Semantic Features theory

-Clark: Semantic Feature Theory: Clark proposed on the basis of child observations of child language over extension, that children acquire word meanings ‘bit by bit’, through the gradual addition of semantic features. The sematic feature hypothesis supposes that perceptual properties of objects are mapped directly onto word meaning, bit by bit. Thus the word ‘dog’ might initially be specified only in terms of the feature ‘four legged’ and thus the child will refer to all four legged animals as a ‘dog’. Thus, childrens early word learning and early errors are perceptually based, so things that look the same get named the same.



Gertner was interested in what happened if form and function gave you different answers;

Both the forms of the objects and their functions were chosen to be natural and interesting to children. There were two original objects that differed both in form and function, and a hybrid object used as a test object. The jiggy was a blue and yellow square box, on the side of which was mounted a bright orange face. There was a lever on the side of the box, connected to the face in such a way that when the child moved the lever back and forth the eyes and nose moved up and down, changing the expression on the face.

The zimbo was a modified gumball machine. It had a red base and a clear plastic sphere containing jellybeans. It had a lever similar to that of the jiggy, and operated with the same kind of motion.

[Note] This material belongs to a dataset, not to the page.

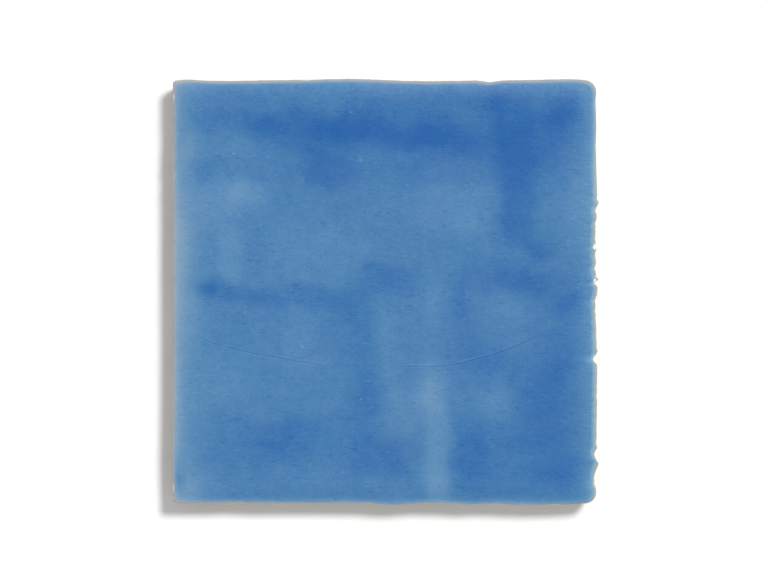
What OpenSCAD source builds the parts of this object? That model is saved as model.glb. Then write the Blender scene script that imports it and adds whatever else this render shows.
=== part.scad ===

When the lever was moved back and forth, two or three jellybeans dropped from the machine. Thus, the jiggy and zimbo differed from one another in both form and function.

The Hybrid, however, looked like the jiggy but functioned like a zimbo.

Therefore, young kids and adults name by shape more, this word referent mapping based on form is known as the ‘shape bias’. This is when children tend to extend object names on the basis of sameness of shape, rather than size, colour or material. For example, a child may refer to the moon as a ball because they are both round.